↓↓↓
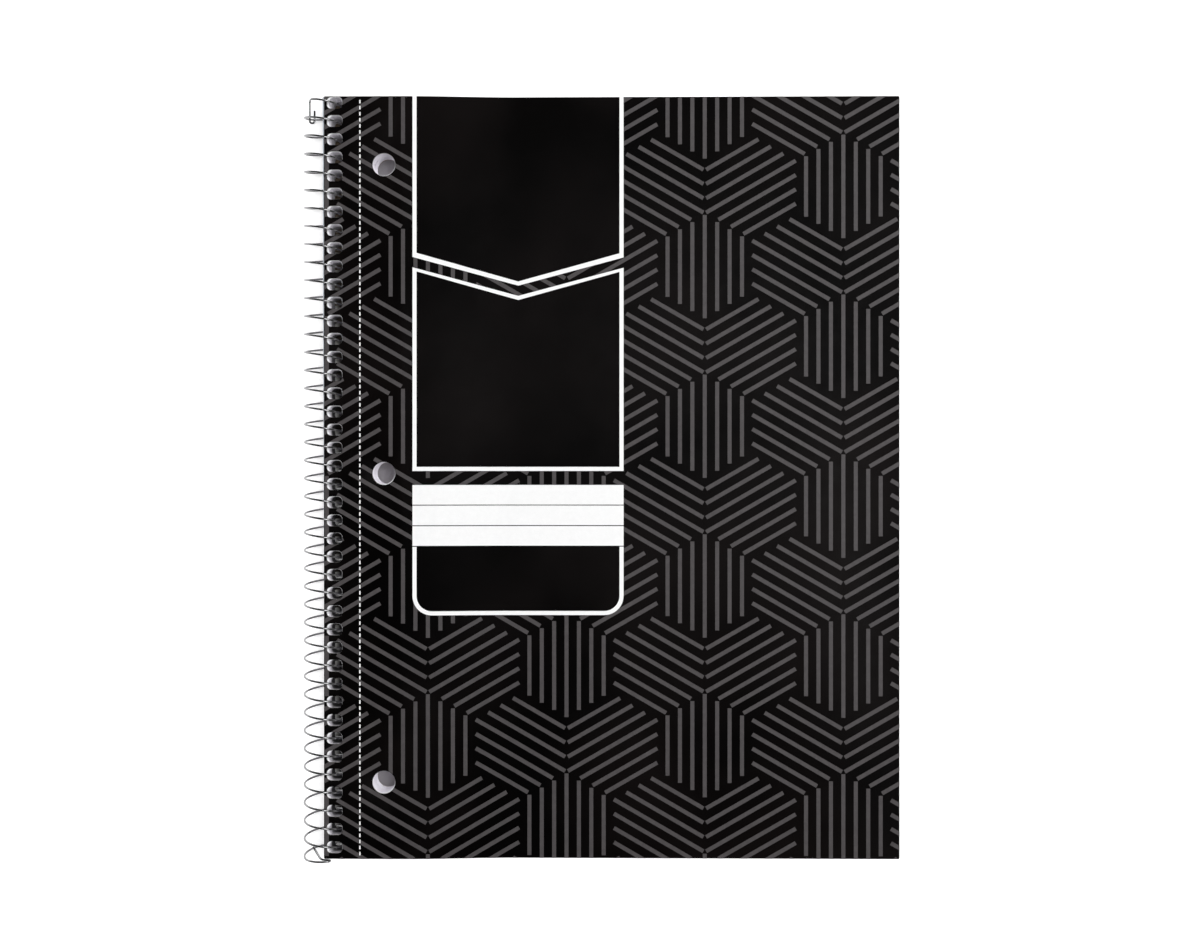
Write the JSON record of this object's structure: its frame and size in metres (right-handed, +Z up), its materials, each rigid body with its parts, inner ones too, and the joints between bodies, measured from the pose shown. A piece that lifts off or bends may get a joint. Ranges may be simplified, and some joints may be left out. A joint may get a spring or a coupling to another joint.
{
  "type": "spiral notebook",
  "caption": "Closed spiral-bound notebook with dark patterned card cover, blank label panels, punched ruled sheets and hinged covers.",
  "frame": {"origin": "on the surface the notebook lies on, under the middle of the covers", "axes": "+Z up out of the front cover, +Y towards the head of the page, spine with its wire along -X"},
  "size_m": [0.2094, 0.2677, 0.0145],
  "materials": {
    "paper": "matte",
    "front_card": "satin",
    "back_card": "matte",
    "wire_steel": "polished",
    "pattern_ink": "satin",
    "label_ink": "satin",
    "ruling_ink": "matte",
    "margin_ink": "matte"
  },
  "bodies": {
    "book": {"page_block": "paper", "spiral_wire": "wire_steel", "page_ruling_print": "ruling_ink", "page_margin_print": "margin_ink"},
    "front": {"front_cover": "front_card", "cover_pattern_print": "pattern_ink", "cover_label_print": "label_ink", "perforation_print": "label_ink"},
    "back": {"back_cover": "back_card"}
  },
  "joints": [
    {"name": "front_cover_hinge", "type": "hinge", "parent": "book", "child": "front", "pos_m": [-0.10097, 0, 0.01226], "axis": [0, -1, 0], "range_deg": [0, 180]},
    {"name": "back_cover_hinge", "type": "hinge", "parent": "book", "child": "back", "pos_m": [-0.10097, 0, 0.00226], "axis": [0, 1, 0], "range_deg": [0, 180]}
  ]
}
↑↑↑
Write out every line exactly as it stands.

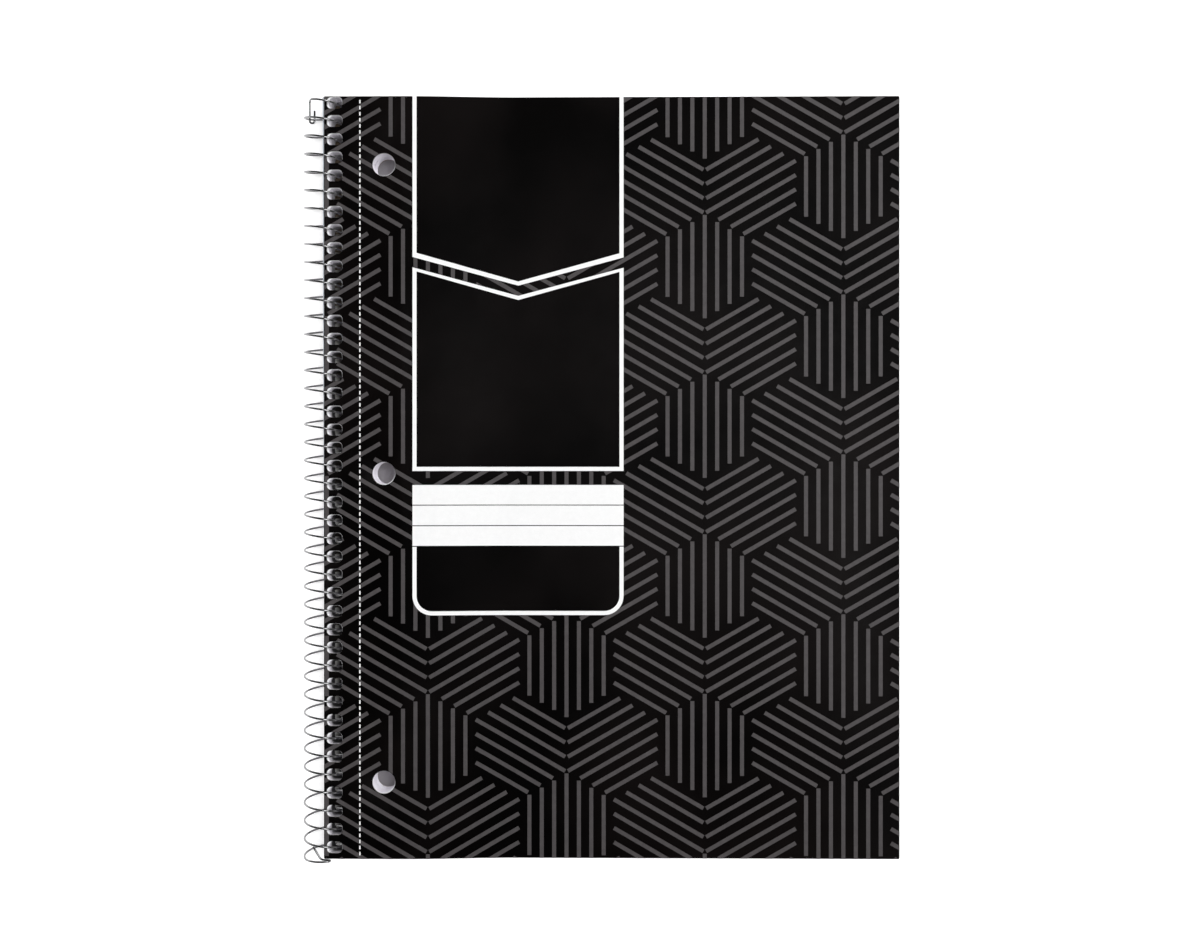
Write the JSON record of this object's structure: its frame and size in metres (right-handed, +Z up), its materials, each rigid body with its parts, inner ones too, and the joints between bodies, measured from the pose shown. A piece that lifts off or bends may get a joint. Ranges may be simplified, and some joints may be left out. A joint may get a spring or a coupling to another joint.
{
  "type": "spiral notebook",
  "caption": "Closed spiral-bound notebook with dark patterned card cover, blank label panels, punched ruled sheets and hinged covers.",
  "frame": {"origin": "on the surface the notebook lies on, under the middle of the covers", "axes": "+Z up out of the front cover, +Y towards the head of the page, spine with its wire along -X"},
  "size_m": [0.2094, 0.2677, 0.0145],
  "materials": {
    "paper": "matte",
    "front_card": "satin",
    "back_card": "matte",
    "wire_steel": "polished",
    "pattern_ink": "satin",
    "label_ink": "satin",
    "ruling_ink": "matte",
    "margin_ink": "matte"
  },
  "bodies": {
    "book": {"page_block": "paper", "spiral_wire": "wire_steel", "page_ruling_print": "ruling_ink", "page_margin_print": "margin_ink"},
    "front": {"front_cover": "front_card", "cover_pattern_print": "pattern_ink", "cover_label_print": "label_ink", "perforation_print": "label_ink"},
    "back": {"back_cover": "back_card"}
  },
  "joints": [
    {"name": "front_cover_hinge", "type": "hinge", "parent": "book", "child": "front", "pos_m": [-0.10097, 0, 0.01226], "axis": [0, -1, 0], "range_deg": [0, 180]},
    {"name": "back_cover_hinge", "type": "hinge", "parent": "book", "child": "back", "pos_m": [-0.10097, 0, 0.00226], "axis": [0, 1, 0], "range_deg": [0, 180]}
  ]
}